Après des levées de fonds record, les biotechs de retour sur Terre
Les entreprises de biotechnologies ont connu un fort engouement à la faveur de la pandémie, mais elles sont désormais confrontées à la raréfaction de l’argent: une situation susceptible d’attiser l’appétit des gros laboratoires qui les convoitent.
Ces jeunes entreprises centrées sur l’innovation ont commencé à intéresser les “non spécialistes” lorsque l’allemande BioNTech et l’américaine Moderna ont fait les gros titres, fin 2020, avec leurs tout premiers vaccins contre le Covid-19. Prouvant ainsi qu’investir dans une biotech était certes un pari risqué, mais qui pouvait rapporter gros.
L’épisode de la pandémie “a mis l’accent sur des technologies qui avaient été plus ou moins dénigrées par la plupart des grands acteurs, comme l’ARN messager”, explique à l’AFP Frédéric Thomas, spécialiste des questions de santé au cabinet de conseil Roland Berger.
Profitant de cet enthousiasme, les biotechs ont connu trois belles années, avec des levées de fonds importantes. La jeune pousse de Marseille (sud de la France) Imcheck, spécialisée dans l’immuno-oncologie, a par exemple levé quasi 100 millions d’euros en juin, un record jusque-là en France. Au même moment, outre-Atlantique, la start-up en santé National Resilience levait 625 millions de dollars.

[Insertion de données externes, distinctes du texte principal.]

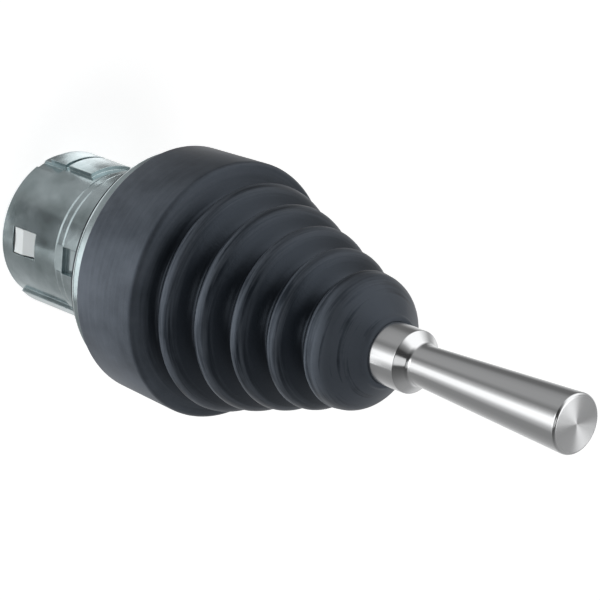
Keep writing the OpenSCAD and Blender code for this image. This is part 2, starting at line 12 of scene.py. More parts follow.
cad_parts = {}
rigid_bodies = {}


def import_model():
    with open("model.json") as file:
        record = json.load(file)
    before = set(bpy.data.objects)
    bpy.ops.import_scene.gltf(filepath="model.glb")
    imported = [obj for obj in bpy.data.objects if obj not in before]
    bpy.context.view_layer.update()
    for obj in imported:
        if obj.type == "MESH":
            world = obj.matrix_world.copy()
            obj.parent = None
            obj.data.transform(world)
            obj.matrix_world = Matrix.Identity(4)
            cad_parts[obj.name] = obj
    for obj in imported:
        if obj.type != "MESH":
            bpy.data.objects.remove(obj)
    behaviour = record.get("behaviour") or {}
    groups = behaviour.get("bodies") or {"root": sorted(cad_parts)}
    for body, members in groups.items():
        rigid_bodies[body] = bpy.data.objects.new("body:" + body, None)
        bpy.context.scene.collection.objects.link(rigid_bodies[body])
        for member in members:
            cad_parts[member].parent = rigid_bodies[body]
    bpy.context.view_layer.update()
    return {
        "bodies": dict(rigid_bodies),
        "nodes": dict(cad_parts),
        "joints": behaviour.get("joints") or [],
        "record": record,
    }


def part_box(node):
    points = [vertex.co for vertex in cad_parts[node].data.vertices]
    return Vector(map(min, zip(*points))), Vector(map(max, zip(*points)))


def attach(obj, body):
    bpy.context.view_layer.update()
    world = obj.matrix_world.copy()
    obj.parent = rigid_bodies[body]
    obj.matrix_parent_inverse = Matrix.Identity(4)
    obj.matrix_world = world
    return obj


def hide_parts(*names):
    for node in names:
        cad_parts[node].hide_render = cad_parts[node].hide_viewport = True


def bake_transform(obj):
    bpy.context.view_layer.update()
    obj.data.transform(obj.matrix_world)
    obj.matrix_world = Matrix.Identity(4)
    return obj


LOG = logging.getLogger("joystick")
MM = 0.001
WHITE = "ffffff"
BRIGHTEST = 2.0  # brightness of the surround where its tone is white

Colour = tuple[float, float, float, float]
Stops = list[tuple[float, Colour]]
Profile = list[tuple[float, float]]
Points = list[Vector] | list[tuple[float, float, float]]
Tree = bpy.types.NodeTree
Node = bpy.types.Node
Socket = bpy.types.NodeSocket


class Body(Enum):
    """The moving bodies that pieces ride on."""

    HOUSING = "housing"
    GIMBAL = "gimbal"
    LEVER = "lever"
    FOLLOWER_NORTH = "follower_north"
    FOLLOWER_EAST = "follower_east"
    FOLLOWER_SOUTH = "follower_south"
    FOLLOWER_WEST = "follower_west"


def linear(code: str) -> Colour:
    """Turn an sRGB hex value into Blender's linear colour, by the curve that sRGB defines.

    Args:
        code: the colour as six hex digits, such as "a0a0a0".

    Returns:
        Red, green, blue and 1.
    """
    shares = [int(code[i : i + 2], 16) / 255 for i in (0, 2, 4)]
    parts = [s / 12.92 if s <= 0.04045 else ((s + 0.055) / 1.055) ** 2.4 for s in shares]
    return (*parts, 1.0)


def grey(level: float) -> Colour:
    """Tone of the surround for a brightness from 0 to BRIGHTEST."""
    return (level / BRIGHTEST, level / BRIGHTEST, level / BRIGHTEST, 1)


def per_mm(spacing_mm: float) -> float:
    """Scale of a noise whose features repeat about every so many millimetres."""
    return 1.0 / (spacing_mm * MM)


def add_node(
    tree: Tree, kind: str, links: dict | None = None, stops: Stops | None = None, **settings: object
) -> Node:
    """Add a shader node with its settings, inputs and colour stops.

    Args:
        tree: the node tree that takes it.
        kind: the node's type, without "ShaderNode".
        links: input name or number to a socket, or to the value it holds.
        stops: a colour ramp's places and colours, in order.
        **settings: attributes set on the node.

    Returns:
        The new node.
    """
    node = tree.nodes.new("ShaderNode" + kind)
    for name, value in settings.items():
        setattr(node, name, value)
    for name, value in (links or {}).items():
        if isinstance(value, bpy.types.NodeSocket):
            tree.links.new(value, node.inputs[name])
        else:
            node.inputs[name].default_value = value
    if stops:
        elements = node.color_ramp.elements
        while len(elements) < len(stops):
            elements.new(0.5)
        for element, (place, colour) in zip(elements, stops):
            element.position = place
            element.color = colour
    return node


@dataclass(frozen=True)
class Finish:
    """A surface finish: what the piece is made of and how its surface was made.

    Attributes:
        name: the material's name.
        slot: the record's material slot that it dresses.
        colour: the main colour, as sRGB hex.
        metallic: 1 for a metal.
        roughness: the middle roughness.
        grain_mm: spacing of the pattern that is raised.
        spread: how far the roughness swings to each side.
        depth_mm: how deep the pattern is.
        edge_mm: radius to which edges are softened, or 0.
    """

    name: str
    slot: str
    colour: str
    metallic: float = 1.0
    roughness: float = 0.3
    grain_mm: float = 0.5
    spread: float = 0.06
    depth_mm: float = 0.003
    edge_mm: float = 0.0

    def build(self) -> bpy.types.Material:
        """Make the material, with the texture that each finish adds.

        Returns:
            The material.
        """
        material = bpy.data.materials.new(self.name)
        material.use_nodes = True
        tree = material.node_tree
        shader = tree.nodes["Principled BSDF"]
        shader.inputs["Base Color"].default_value = linear(self.colour)
        shader.inputs["Metallic"].default_value = self.metallic
        shader.inputs["Roughness"].default_value = self.roughness
        material.diffuse_color = linear(self.colour)
        self.texture(tree, shader)
        return material

    def texture(self, tree: Tree, shader: Node) -> None:
        """Add the finish's own pattern: a plain satin surface has a faint grain.

        Args:
            tree: the material's node tree.
            shader: its Principled shader.
        """
        place = add_node(tree, "TexCoord").outputs["Object"]
        grain = add_node(tree, "TexNoise", {"Vector": place, "Scale": per_mm(self.grain_mm), "Detail": 3.0})
        self.vary_roughness(tree, shader, grain.outputs["Fac"])
        self.emboss(tree, shader, grain.outputs["Fac"])

    def vary_roughness(self, tree: Tree, shader: Node, pattern: Socket) -> None:
        """Let the roughness follow a pattern round its middle value.

        Args:
            tree: the material's node tree.
            shader: its Principled shader.
            pattern: the pattern, from 0 to 1.
        """
        reach = {"To Min": self.roughness - self.spread, "To Max": self.roughness + self.spread}
        varied = add_node(tree, "MapRange", {"Value": pattern, **reach})
        tree.links.new(varied.outputs["Result"], shader.inputs["Roughness"])

    def emboss(self, tree: Tree, shader: Node, pattern: Socket) -> None:
        """Raise a pattern, over softened edges where the finish has them.

        Args:
            tree: the material's node tree.
            shader: its Principled shader.
            pattern: the pattern, from 0 to 1.
        """
        bump = add_node(tree, "Bump", {"Height": pattern, "Distance": self.depth_mm * MM, "Strength": 1.0})
        if self.edge_mm:
            soft = add_node(tree, "Bevel", {"Radius": self.edge_mm * MM}, samples=6)
            tree.links.new(soft.outputs["Normal"], bump.inputs["Normal"])
        tree.links.new(bump.outputs["Normal"], shader.inputs["Normal"])


@dataclass(frozen=True)
class TurnedStainless(Finish):
    """Stainless steel, fine turned: rings from the tool stretch each highlight along the piece.

    Real feed marks are about 0.08 mm apart. They are drawn coarser, at grain_mm, so that they show.

    Attributes:
        scuff_mm: width of the handling scuffs.
        stretch: how far a highlight is stretched, from 0 to 1.
    """

    grain_mm: float = 0.44
    spread: float = 0.08
    depth_mm: float = 0.0012
    scuff_mm: float = 2.6
    stretch: float = 0.6

    def texture(self, tree: Tree, shader: Node) -> None:
        """Add tool marks round the axis, stretched highlights and faint handling scuffs.

        Args:
            tree: the material's node tree.
            shader: its Principled shader.
        """
        place = add_node(tree, "TexCoord").outputs["Object"]
        split = add_node(tree, "SeparateXYZ", {0: place})
        along = add_node(tree, "CombineXYZ", {"Z": split.outputs["Z"]}).outputs[0]
        rings = add_node(tree, "TexNoise", {"Vector": along, "Scale": per_mm(self.grain_mm), "Detail": 4.0})
        scuffs = add_node(tree, "TexNoise", {"Vector": place, "Scale": per_mm(self.scuff_mm), "Detail": 3.0})
        both = {0: rings.outputs["Fac"], 1: scuffs.outputs["Fac"]}
        mixed = add_node(tree, "Math", both, operation="MULTIPLY")
        self.vary_roughness(tree, shader, mixed.outputs[0])
        self.emboss(tree, shader, rings.outputs["Fac"])
        shader.inputs["Anisotropic"].default_value = self.stretch
        # A quarter turn lets the highlights run along the piece, across the rings.
        shader.inputs["Anisotropic Rotation"].default_value = 0.25
        tangent = add_node(tree, "Tangent", direction_type="RADIAL", axis="Z")
        tree.links.new(tangent.outputs[0], shader.inputs["Tangent"])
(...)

Mais les frimas d’un automne de crise inflationniste ont changé la donne: les taux d’intérêt augmentent, les investisseurs sont plus frileux à mesure que l’argent devient plus cher. “C’est plus difficile qu’il y a dix-huit mois. Les valorisations des biotechs en Bourse ont été divisées par deux, parfois plus, les sociétés peuvent donc mécaniquement lever moins d’argent”, note Cédric Moreau, du fonds de capital risque Sofinnova, spécialisé dans les sciences de la vie.

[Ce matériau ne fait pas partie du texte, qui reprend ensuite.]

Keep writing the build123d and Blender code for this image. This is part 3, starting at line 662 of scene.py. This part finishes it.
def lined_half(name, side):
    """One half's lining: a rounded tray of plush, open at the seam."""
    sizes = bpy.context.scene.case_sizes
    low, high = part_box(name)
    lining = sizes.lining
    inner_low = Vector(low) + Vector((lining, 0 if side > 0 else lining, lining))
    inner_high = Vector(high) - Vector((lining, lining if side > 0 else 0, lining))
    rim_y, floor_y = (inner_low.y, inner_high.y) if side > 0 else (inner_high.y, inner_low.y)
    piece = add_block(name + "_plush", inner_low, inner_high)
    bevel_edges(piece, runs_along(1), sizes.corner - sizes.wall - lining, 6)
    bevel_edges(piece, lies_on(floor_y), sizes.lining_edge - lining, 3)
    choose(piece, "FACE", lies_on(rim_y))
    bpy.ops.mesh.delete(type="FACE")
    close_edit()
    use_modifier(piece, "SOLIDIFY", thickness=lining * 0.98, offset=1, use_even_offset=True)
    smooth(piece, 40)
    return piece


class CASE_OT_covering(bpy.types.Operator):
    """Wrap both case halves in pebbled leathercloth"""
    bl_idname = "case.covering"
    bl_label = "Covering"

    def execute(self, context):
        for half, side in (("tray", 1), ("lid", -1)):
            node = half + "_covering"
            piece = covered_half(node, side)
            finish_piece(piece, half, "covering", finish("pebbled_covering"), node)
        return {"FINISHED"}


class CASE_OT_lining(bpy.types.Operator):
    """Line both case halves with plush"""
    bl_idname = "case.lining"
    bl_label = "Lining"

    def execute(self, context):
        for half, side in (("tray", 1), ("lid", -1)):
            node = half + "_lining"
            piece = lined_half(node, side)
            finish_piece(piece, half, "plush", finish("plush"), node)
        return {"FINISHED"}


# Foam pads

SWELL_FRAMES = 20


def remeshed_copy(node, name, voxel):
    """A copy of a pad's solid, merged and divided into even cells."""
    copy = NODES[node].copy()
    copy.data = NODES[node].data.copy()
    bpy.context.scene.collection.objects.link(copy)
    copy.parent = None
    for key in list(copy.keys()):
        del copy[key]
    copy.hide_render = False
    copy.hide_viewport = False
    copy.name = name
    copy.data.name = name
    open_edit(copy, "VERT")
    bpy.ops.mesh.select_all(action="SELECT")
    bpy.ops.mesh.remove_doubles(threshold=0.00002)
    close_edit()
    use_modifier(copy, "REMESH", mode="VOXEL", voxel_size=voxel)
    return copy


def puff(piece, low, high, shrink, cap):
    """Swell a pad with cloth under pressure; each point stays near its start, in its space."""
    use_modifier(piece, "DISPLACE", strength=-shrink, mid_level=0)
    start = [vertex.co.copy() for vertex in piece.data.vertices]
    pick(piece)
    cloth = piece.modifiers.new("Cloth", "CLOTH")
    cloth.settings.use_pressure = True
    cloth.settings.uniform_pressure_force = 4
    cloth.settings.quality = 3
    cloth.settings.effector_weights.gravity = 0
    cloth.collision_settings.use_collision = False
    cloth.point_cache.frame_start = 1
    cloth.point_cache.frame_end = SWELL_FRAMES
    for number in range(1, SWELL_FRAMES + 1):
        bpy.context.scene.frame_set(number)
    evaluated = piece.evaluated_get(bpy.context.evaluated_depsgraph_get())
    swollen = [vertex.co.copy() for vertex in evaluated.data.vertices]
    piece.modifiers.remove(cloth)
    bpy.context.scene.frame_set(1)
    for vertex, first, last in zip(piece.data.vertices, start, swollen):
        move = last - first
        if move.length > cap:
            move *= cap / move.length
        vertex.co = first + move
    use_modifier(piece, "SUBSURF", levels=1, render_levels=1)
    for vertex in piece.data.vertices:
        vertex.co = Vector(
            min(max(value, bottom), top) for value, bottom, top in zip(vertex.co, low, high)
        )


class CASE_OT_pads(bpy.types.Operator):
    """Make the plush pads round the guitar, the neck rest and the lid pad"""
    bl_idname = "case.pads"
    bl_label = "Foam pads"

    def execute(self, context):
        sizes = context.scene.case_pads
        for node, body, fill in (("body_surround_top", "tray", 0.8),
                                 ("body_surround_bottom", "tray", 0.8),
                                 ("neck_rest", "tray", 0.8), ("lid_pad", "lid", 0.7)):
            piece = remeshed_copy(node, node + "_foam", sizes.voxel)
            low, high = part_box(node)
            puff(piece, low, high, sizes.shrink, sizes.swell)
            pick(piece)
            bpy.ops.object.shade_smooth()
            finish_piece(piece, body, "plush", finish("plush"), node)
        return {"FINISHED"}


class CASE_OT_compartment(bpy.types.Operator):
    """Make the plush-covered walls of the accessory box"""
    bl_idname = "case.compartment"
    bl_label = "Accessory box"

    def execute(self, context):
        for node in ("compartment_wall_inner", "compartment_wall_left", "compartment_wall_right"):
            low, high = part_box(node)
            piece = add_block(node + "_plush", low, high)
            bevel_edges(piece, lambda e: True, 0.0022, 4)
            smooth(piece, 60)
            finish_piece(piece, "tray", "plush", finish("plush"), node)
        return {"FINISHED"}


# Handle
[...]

De plus en plus de défaillances
Or les biotechs ont un modèle économique particulier. Durant les années de recherche et développement qui précèdent le lancement d’un produit, elles n’ont rien à vendre et nécessitent donc des financements extérieurs, obtenus notamment en s’introduisant en Bourse, ou en levant des fonds via des tours de table auprès d’investisseurs.
Cette raréfaction de l’argent est donc périlleuse pour ces entreprises. Cédric Moreau rappelle qu’avoir une visibilité financière sur un an pour autofinancer ses activités “est presque un luxe aujourd’hui pour une biotech”.
“Il n’est pas évident de se refinancer si elles n’ont pas atteint des étapes opérationnelles majeures, ou si elles n’ont pas signé d’accord de licences” avec un gros laboratoire, relève-t-il.
“Il y a de plus en plus de défaillances, à raison d’une presque toutes les semaines”, abonde Céline Domenget-Morin, en charge du département entreprises en difficulté au cabinet d’avocats Goodwin.
“Ces sociétés n’ont souvent pas de chiffre d’affaires. Si personne n’est là pour apporter un financement relais en attendant une nouvelle levée de fonds, il n’y a pas d’autre option que de chercher un repreneur, parfois en passant par un redressement judiciaire”, dit-elle.
Les biotechs risquent par ailleurs de devoir se recentrer sur leurs recherches les plus prometteuses, et d’en abandonner d’autres.
La “falaise des brevets”
Les difficultés des uns représentent des opportunités pour d’autres, dont les gros laboratoires, bien dotés en trésorerie pour acquérir de petites pépites.
D’autant qu’ils seront bientôt confrontés à “la falaise des brevets”, à savoir le moment où les brevets (délivrés sur vingt ans) de beaucoup de leurs grands médicaments arrivent à expiration. Ce qui entraîne des pertes en matière de chiffre d’affaires, à mesure que les concurrents fabriquent des génériques, moins chers.
“Les grands laboratoires ont de 300 à 500 milliards de dollars de trésorerie et ils vont perdre jusqu’à 200 milliards avec l’arrivée des génériques ces prochaines années. Ils vont donc devoir acheter et renflouer leurs portefeuilles de molécules”, relève Cédric Moreau, de Sofinnova.
“Il va y avoir des acquisitions”, renchérit Anne-Charlotte Rivière, spécialiste du capital-risque pour Goodwin: “Pas forcément par des gros laboratoires. De grosses biotechs américaines peuvent aussi se positionner sur des sociétés qui développent un seul produit, de manière à diversifier leur portefeuille”.
Un phénomène qui, selon les spécialistes, devrait s’accroître dans les prochains mois.